In convolutional neural networks, a pooling operation down-samples feature maps by summarizing values within local regions, reducing spatial dimensions while retaining the most important detected features for efficient processing.
Also known as pooling layer, max pooling, average pooling, global pooling
Pooling is a down-sampling operation used in convolutional neural networks (CNNs) to reduce the spatial dimensions of feature maps between convolutional layers. After a convolutional layer detects features across an image—such as edges, textures, or shapes—a pooling layer compresses those feature maps by summarizing values within small local regions. This reduces the total number of parameters and computations in the network while preserving the most important detected features.
The two most common pooling operations are max pooling, which takes the maximum value within each region (retaining the most strongly activated feature), and average pooling, which takes the mean value within each region (producing a smoother summary). Global pooling is a more aggressive variant that reduces an entire feature map to a single value per channel, often used at the final layers of a CNN before classification. Typical pooling regions are 2×2 with a stride of 2, which halves both the width and height of the feature map.
Pooling provides two key benefits: it makes the network’s feature detection more robust to small translations (if a feature shifts by a pixel, the maximum within its region likely stays the same), and it controls the computational cost of deeper networks by progressively reducing spatial dimensions. Modern architectures like residual networks have reduced reliance on pooling in intermediate layers, sometimes replacing it with strided convolutions, but pooling—especially global average pooling—remains a standard component in image classification CNN architectures.
Ad agencies encounter pooling as a concept primarily when evaluating, fine-tuning, or troubleshooting CNN-based computer vision tools used for visual brand safety, creative scoring, and ad effectiveness prediction. Understanding pooling helps explain why CNNs are robust to small positional variations in visual content—a logo in the corner of an image and the same logo centered will both activate similar feature maps after pooling, which is generally desirable for brand detection but can occasionally create false positives.

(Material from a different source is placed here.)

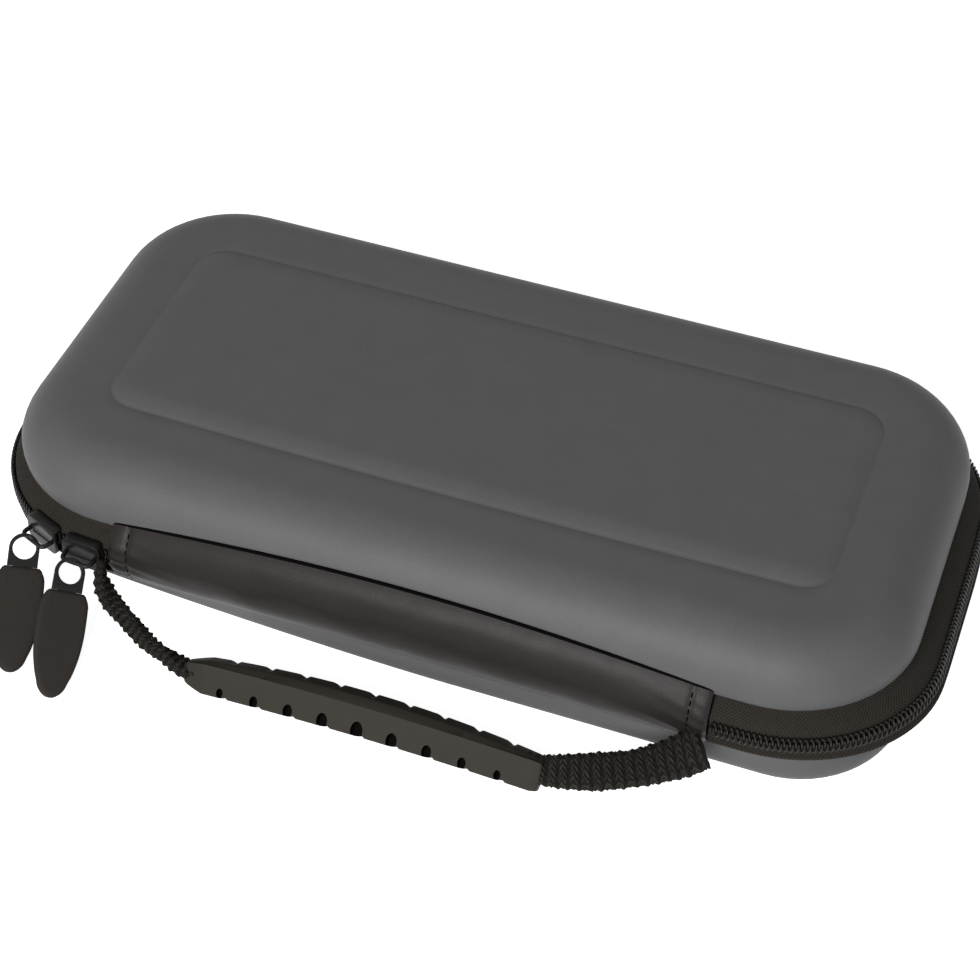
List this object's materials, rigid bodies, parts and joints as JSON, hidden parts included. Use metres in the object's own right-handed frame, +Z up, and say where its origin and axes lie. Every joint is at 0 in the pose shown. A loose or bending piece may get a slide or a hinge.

Pooling affects the spatial precision of detections. Aggressive pooling early in a network reduces spatial resolution, which means the network loses information about exactly where within an image a feature appears. For tasks like brand logo localization or text detection in creative assets, the choice of pooling strategy affects whether the model can pinpoint feature locations. When evaluating computer vision tools for compliance checking or asset analysis, agencies should understand whether spatial precision is preserved and how the model’s architecture affects detection quality.
Global pooling determines how image-level and region-level analysis differ. A model using global average pooling at its output makes a single prediction for the entire image. A model using region-based pooling (as in Faster R-CNN and similar object detection architectures) can make separate predictions for multiple regions within the same image. This architectural difference determines whether a creative AI tool can analyze the full ad as a whole or detect specific elements within it.
An agency’s brand safety team is evaluating two computer vision APIs for detecting competitor logos in programmatic inventory before brand ads appear. One API reports a single confidence score per image; the other returns bounding box coordinates with per-region scores. The difference traces back to their architectures: the first uses global average pooling, producing image-level predictions that can’t locate where a competitor logo appears. The second uses region-based pooling, enabling it to identify exactly which region of the creative triggered the detection. For the agency’s use case—rejecting specific placements and generating audit reports for clients—the region-level tool provides more actionable output, and the team selects it despite slightly higher API cost.